Thomas Huber beschreibt sein Innenleben sehr eindrücklich in seinem Instagram-Beitrag. "Bei Thomas Huber und Marina Krauss findet noch das eigene Überleben statt", erklärt die Psychologin hierzu. "Und bei der Verarbeitung all dieser Prozesse hat sowieso jeder Mensch sein eigenes Tempo und seine Herangehensweisen. Wenn wir jetzt bedenken, dass auch andere Menschen trauern und die Öffentlichkeit involviert ist, verschränkt sich alles miteinander." Diese Perspektive sei für jemanden, der nicht vor Ort ist, häufig schwer nachvollziehbar.
"Jemand, der gar nicht dabei war und vielleicht deswegen dieses erste Stadium vom Anfangsschock gar nicht so stark empfindet und in seinem bequemen Wohnzimmer sitzt, ist vielleicht schon weiter, in der Phase zwei und empfindet Trauer, Wut sowie diese intensiven Emotionen", sagt Gerstenberg.

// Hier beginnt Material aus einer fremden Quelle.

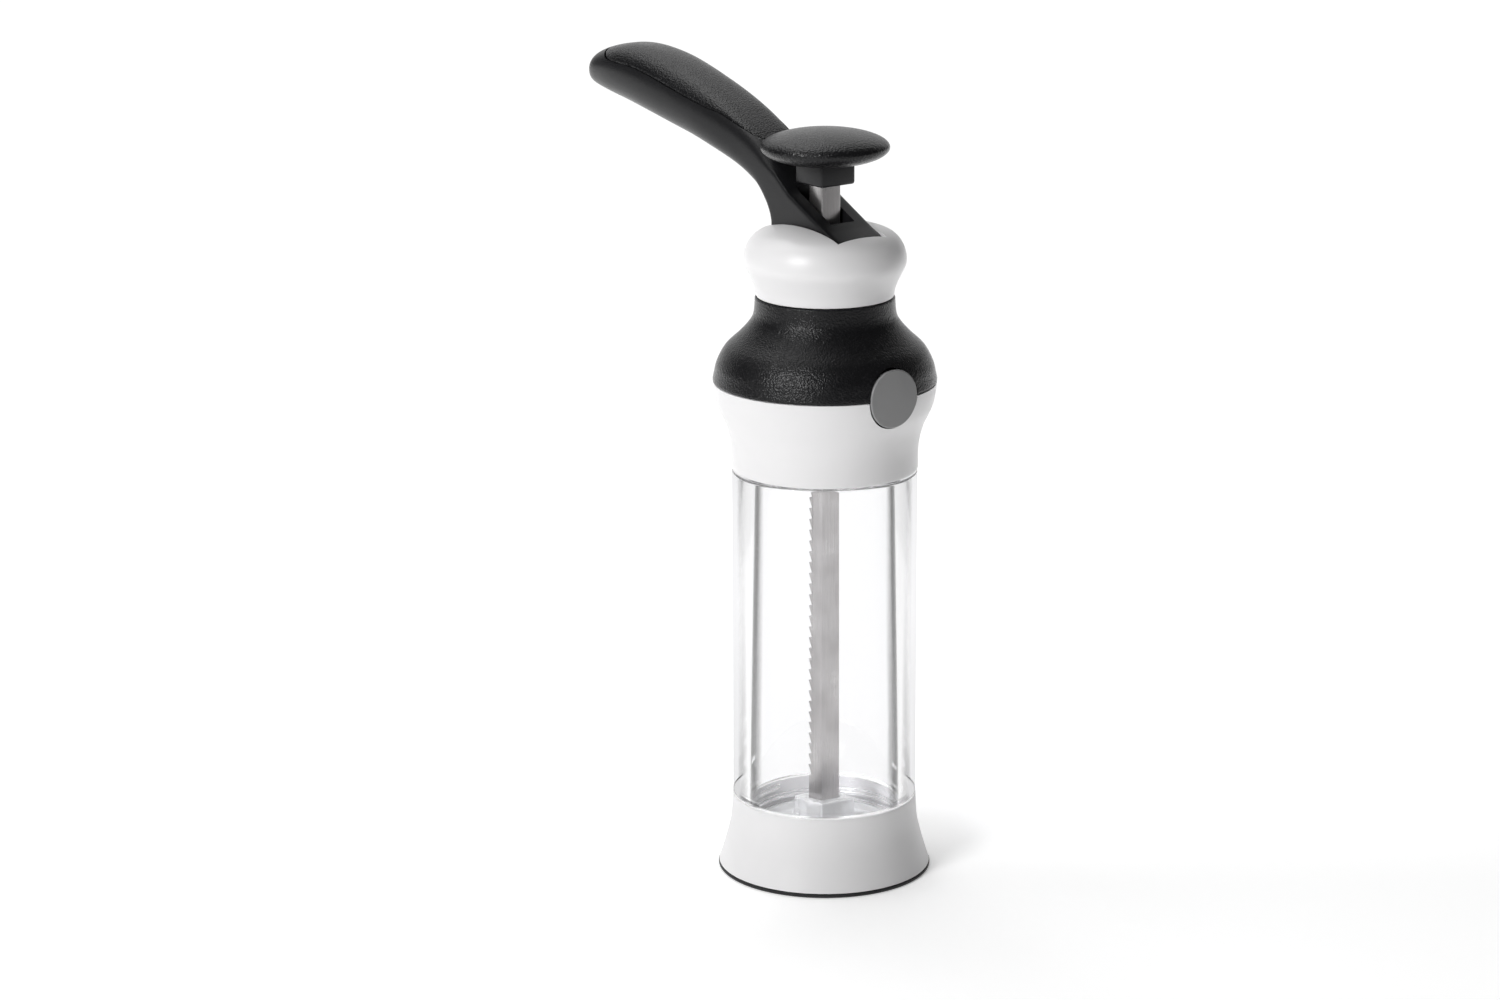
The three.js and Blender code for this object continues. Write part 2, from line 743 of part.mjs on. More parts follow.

"Diese Person ist dann hoch irritiert, das nicht bei der Seilpartnerin wahrnehmen zu können." Darum sei das Verständnis zentral, dass jeder Mensch anders trauert und zu verschiedenen Zeitpunkten weint – oder eben nicht. Dieser Umstand sollte berücksichtigt werden, "bevor wir anfangen, jemanden zu beurteilen oder zu verurteilen."
Wie geht es nun weiter? Wie die einzelnen Phasen ablaufen, ist für jeden Menschen ebenfalls individuell. Laut der Medizinerin hat jeder eine andere Art:
- Einige machen es eher mit sich selbst ab, andere suchen Unterstützung.
- Um die verstorbene Laura Dahlmeier gebe es immerhin schon eine eingeschworene Gruppe, die zusammenhalte. Das sei bestimmt sehr stützend.
- Manche Menschen suchen Halt in Glaubensgemeinschaften, bei Angehörigen, bei Freunden.
- In Kliniken gibt es auch Trauergruppen, Therapiegruppen zur Trauerbegleitung sowie Achtsamkeitsgruppen.
Der Druck von außen für die Bergsteiger-Gruppe sei nicht zu vernachlässigen. "Sie müssen allen möglichen äußeren Ansprüchen genügen. Sich den Blick nach innen auf die eigene Trauer zu leisten, ist nicht einfach." Da würde sie erst einmal jedem die Zeit zugestehen wollen, mit seiner eigenen Reaktion dort klarzukommen.
Genau diese Zeit nimmt sich Bergsteiger Thomas Huber nun:
"Jetzt bin ich froh, ab morgen lange in den Bergen sein zu dürfen, mich von dieser Welt abzukoppeln und endlich weinen zu dürfen. Ich hoffe, dass wir alle, besonders Marina, auch die Zeit bekommen, es gut zu verarbeiten. Und so gut kannte ich Laura, dass es ganz im ihren Sinn wäre, dass jetzt endlich Ruhe einkehrt. Bitte seid respektvoll."